• **Exercise aim**
Check each line for the string "None", then give only how many lines have it.
====== Excerpted data ======
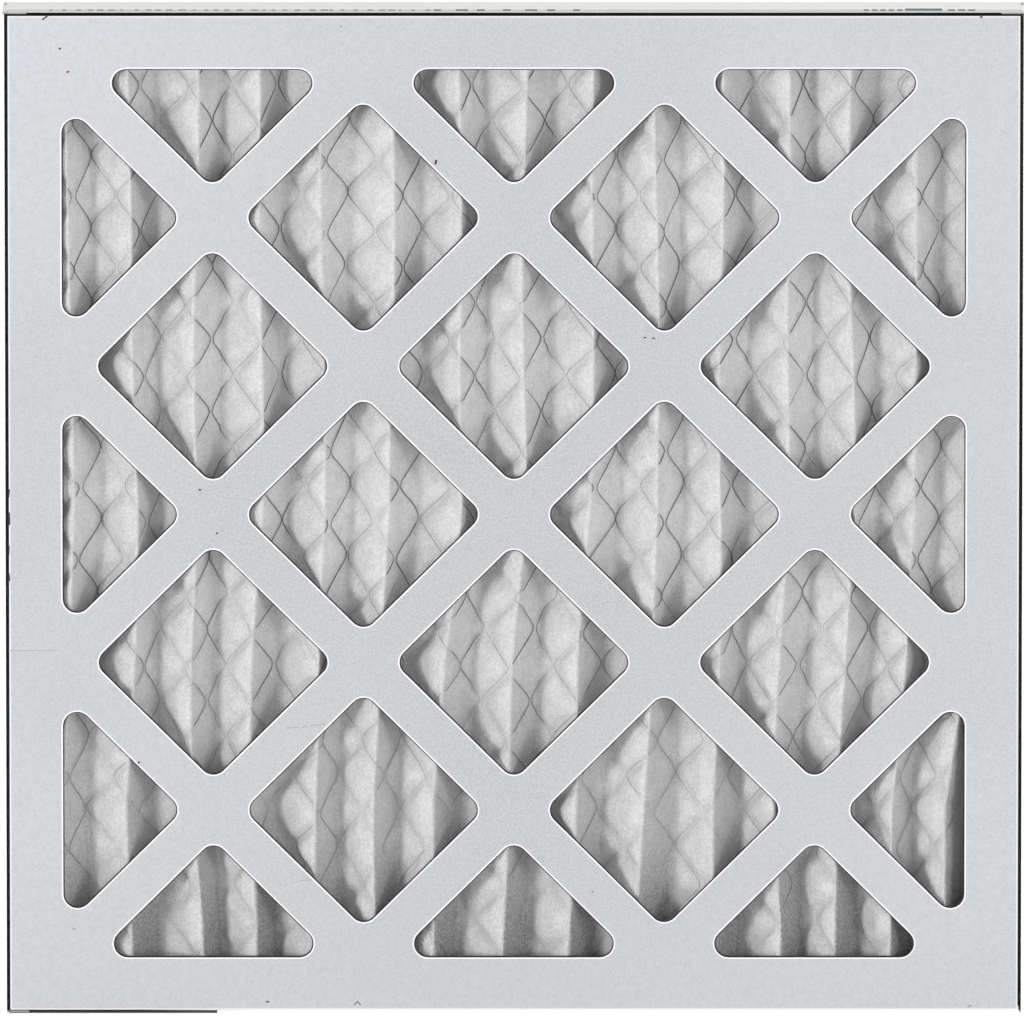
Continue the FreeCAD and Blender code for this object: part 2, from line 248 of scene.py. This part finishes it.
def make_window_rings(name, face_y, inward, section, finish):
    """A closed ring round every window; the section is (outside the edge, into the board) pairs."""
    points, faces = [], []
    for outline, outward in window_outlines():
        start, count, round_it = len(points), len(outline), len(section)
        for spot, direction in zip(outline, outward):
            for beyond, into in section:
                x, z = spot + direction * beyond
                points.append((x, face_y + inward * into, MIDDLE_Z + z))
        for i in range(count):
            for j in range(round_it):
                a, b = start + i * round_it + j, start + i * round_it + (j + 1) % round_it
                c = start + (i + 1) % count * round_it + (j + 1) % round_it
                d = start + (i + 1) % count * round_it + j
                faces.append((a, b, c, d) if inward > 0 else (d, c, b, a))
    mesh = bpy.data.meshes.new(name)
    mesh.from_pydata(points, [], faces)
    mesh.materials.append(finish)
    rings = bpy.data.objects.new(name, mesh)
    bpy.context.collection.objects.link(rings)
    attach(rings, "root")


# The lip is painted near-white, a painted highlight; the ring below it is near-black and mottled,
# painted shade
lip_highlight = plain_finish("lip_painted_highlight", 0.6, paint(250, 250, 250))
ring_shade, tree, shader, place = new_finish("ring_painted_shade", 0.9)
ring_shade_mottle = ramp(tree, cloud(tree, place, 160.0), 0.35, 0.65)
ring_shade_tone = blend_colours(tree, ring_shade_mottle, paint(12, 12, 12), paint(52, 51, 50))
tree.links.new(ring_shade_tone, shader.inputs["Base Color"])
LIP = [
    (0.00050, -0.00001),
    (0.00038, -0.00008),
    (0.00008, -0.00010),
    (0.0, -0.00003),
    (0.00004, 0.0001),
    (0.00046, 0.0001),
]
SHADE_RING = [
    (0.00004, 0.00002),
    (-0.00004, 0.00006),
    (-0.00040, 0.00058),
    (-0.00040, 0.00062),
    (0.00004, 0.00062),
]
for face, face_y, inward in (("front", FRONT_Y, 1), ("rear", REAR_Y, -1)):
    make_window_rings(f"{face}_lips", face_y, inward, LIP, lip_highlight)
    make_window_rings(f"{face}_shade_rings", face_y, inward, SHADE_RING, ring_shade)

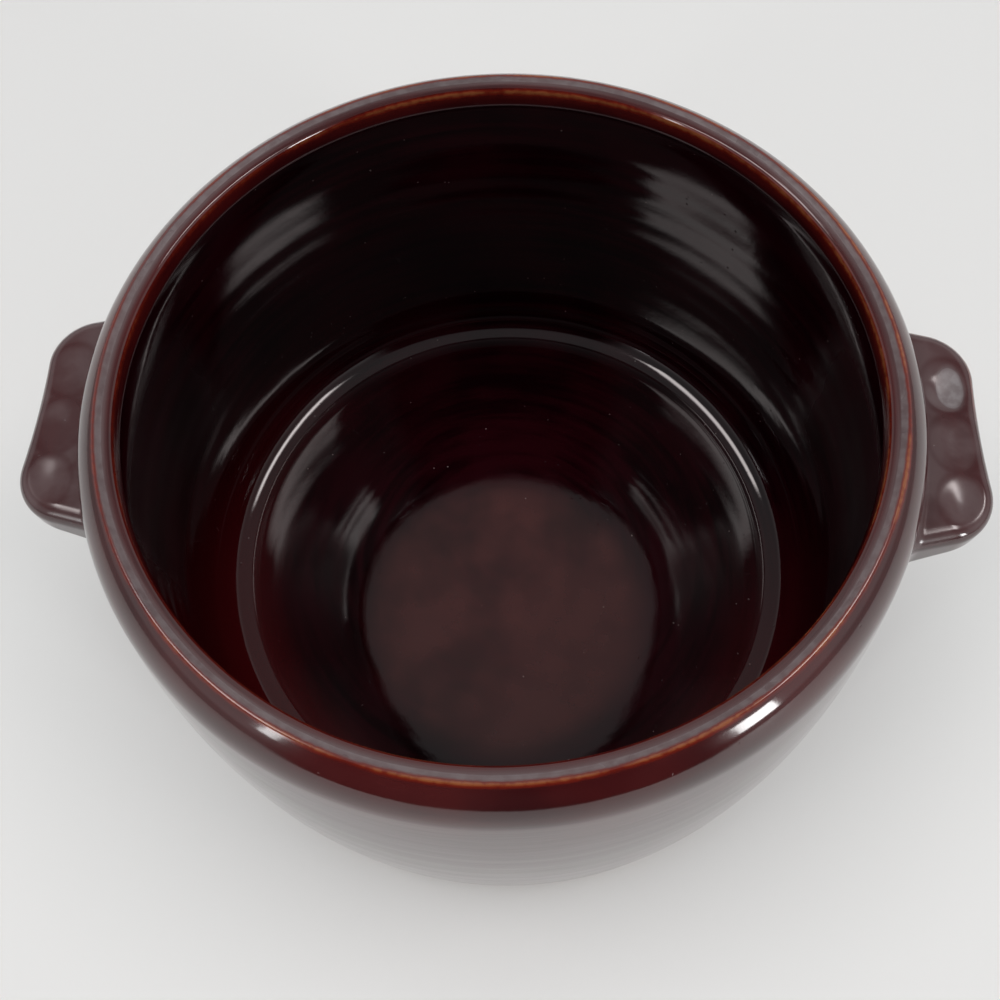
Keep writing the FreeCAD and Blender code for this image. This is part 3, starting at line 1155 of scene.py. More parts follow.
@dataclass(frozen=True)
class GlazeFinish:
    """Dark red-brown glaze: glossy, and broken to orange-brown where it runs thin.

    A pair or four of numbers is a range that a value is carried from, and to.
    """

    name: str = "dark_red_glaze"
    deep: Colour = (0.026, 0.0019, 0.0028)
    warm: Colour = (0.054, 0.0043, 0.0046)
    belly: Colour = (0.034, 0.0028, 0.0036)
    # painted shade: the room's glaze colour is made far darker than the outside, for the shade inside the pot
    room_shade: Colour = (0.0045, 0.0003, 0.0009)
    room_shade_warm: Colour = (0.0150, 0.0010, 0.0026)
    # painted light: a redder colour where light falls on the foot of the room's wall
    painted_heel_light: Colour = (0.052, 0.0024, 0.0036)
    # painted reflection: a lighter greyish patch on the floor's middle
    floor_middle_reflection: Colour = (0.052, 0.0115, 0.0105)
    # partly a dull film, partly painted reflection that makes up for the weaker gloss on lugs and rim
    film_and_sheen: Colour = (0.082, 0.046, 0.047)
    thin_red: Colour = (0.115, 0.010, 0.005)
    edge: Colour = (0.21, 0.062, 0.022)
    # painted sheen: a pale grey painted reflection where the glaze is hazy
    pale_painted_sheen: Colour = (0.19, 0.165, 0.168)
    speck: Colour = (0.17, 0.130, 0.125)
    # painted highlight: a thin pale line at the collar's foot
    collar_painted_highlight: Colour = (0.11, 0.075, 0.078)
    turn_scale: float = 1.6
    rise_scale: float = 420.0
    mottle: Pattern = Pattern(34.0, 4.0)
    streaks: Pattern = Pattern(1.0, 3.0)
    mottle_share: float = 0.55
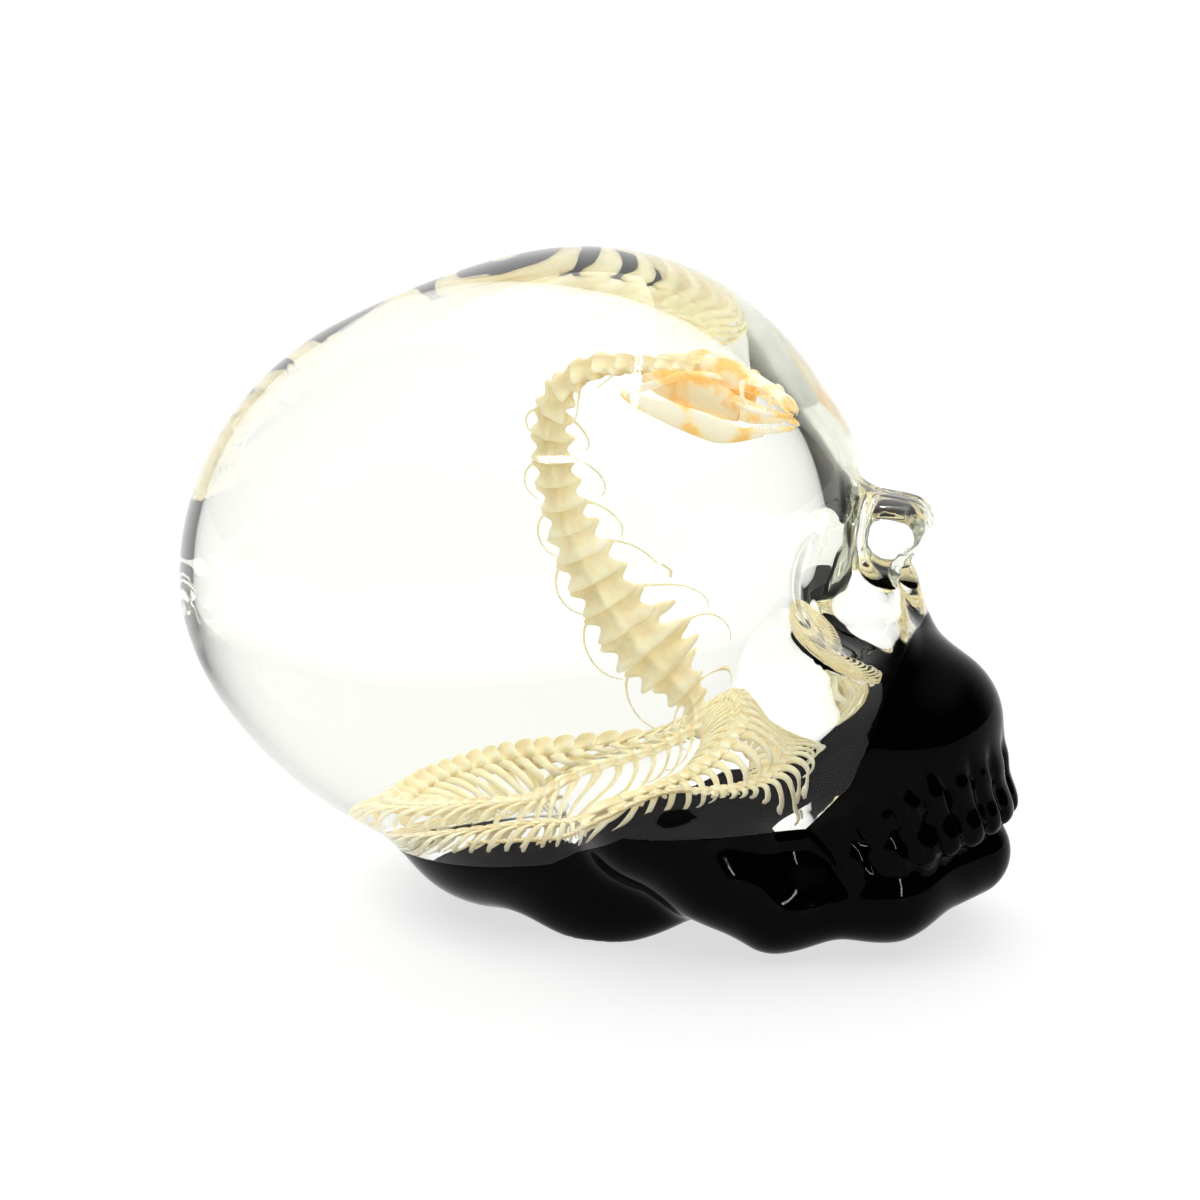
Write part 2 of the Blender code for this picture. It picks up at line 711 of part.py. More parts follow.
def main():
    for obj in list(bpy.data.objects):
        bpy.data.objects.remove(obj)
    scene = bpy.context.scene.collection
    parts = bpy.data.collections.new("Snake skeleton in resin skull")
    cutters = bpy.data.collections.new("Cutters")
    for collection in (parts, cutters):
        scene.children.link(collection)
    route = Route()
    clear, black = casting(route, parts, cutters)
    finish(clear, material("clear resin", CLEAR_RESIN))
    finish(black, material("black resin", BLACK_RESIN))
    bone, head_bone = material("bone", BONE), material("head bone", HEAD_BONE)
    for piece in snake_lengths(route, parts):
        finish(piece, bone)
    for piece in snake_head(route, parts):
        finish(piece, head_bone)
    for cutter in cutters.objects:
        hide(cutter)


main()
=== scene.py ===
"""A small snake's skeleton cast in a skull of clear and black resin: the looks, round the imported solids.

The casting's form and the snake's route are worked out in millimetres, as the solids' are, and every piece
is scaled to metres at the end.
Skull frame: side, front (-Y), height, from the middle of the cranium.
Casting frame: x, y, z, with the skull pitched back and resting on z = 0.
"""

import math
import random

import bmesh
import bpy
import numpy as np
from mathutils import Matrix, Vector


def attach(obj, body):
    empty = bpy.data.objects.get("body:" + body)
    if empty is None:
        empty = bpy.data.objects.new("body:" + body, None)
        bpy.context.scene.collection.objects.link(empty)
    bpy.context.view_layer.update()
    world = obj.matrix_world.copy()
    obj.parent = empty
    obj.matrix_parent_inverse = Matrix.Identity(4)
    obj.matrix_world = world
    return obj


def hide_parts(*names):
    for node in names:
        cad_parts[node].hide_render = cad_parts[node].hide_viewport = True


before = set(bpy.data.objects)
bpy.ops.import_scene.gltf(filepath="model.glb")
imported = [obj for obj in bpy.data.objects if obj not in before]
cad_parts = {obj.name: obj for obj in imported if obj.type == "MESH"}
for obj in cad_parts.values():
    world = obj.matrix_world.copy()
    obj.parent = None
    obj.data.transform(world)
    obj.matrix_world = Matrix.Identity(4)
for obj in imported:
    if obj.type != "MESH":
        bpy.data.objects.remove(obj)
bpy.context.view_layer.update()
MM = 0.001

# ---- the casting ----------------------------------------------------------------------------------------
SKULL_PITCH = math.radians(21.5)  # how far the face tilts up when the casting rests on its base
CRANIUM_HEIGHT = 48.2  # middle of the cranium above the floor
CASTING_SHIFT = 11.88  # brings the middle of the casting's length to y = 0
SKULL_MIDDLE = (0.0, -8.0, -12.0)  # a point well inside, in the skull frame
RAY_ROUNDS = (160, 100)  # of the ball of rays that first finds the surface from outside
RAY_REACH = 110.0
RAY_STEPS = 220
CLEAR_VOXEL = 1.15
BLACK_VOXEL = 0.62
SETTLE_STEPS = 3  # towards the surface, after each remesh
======
• **Solution for this task**
3